Why we will keep lighting cigars with a blowtorch.
Local and open source models aren't the answer to token frugality.
TL;DR: The winners are still Anthropic, OpenAI, Google, hyperscalers, and the AI infra layer underneath them.
—
The narrative of local, smaller, cheaper open source models as an alternative to overpaying for frontier tokens keeps popping up as a bear case. I think it’s a seductive and intuitive idea: why use a blowtorch to light a cigar? We have a focused job to do, so why all of this general intelligence, scale, cost, latency, and additional risk? Let’s have a small, affordable, lobotomized intelligence for each task.
For focused tasks like summarizing small chunks of text or general data munging, fine. But for coding and agentic workflows operating over longer horizons? I don’t think so.
I see three dynamics:
Total Cost to Resolution (TCR): for complex tasks, the more powerful model will likely ultimately cost less. Stronger models require fewer reasoning tokens, one shot the best solution more quickly, and reduce the number of brute force generate-verify iterations.
The Horizon Wall: Over long trajectories, these small differences have a big impact on quality and thus how long the horizons can be that the models work independently. Small errors compound into catastrophic impact on viability.
Parallelism Capacity: Because of B, smarter models allow more parallelism because they can work longer between human (or agent) review.
I think the compounding nature is the crucial point because it propagates over every phase.

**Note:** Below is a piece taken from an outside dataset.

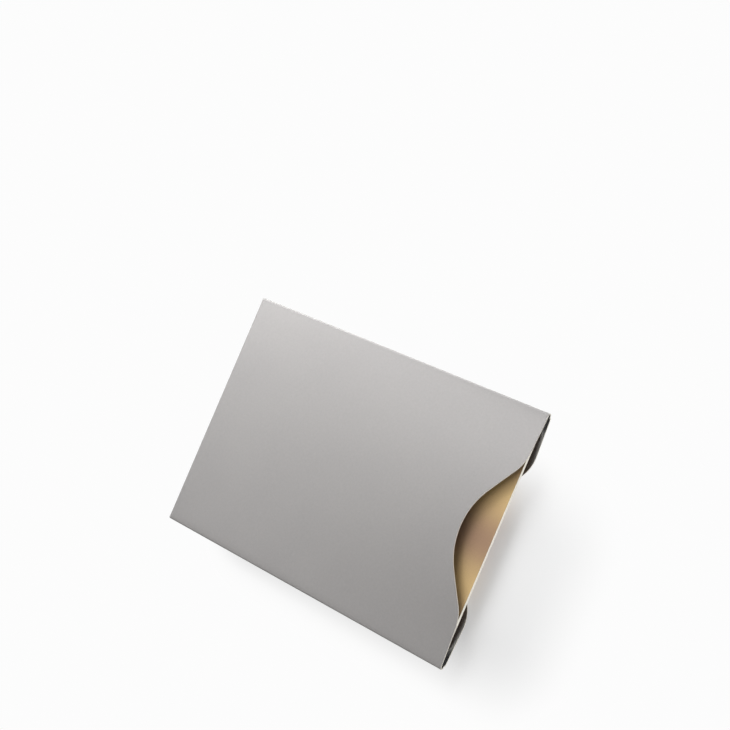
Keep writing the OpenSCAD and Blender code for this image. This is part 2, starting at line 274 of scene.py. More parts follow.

A poorer research session compounds into poorer planning which compounds into an inferior implementation and weaker code reviews and so on.
The math: if you compare a 95% success rate to an 80% success rate over a simple 10 step procedure, the former will succeed 60% of the time and the latter 10%. What if the chain is hundreds or thousands of steps?
Perhaps harnesses will become more model heterogeneous (likely at the behest of the orchestrating models themselves) to reduce latency and cost. For planning and agentic trajectories, there is no substitute for the best.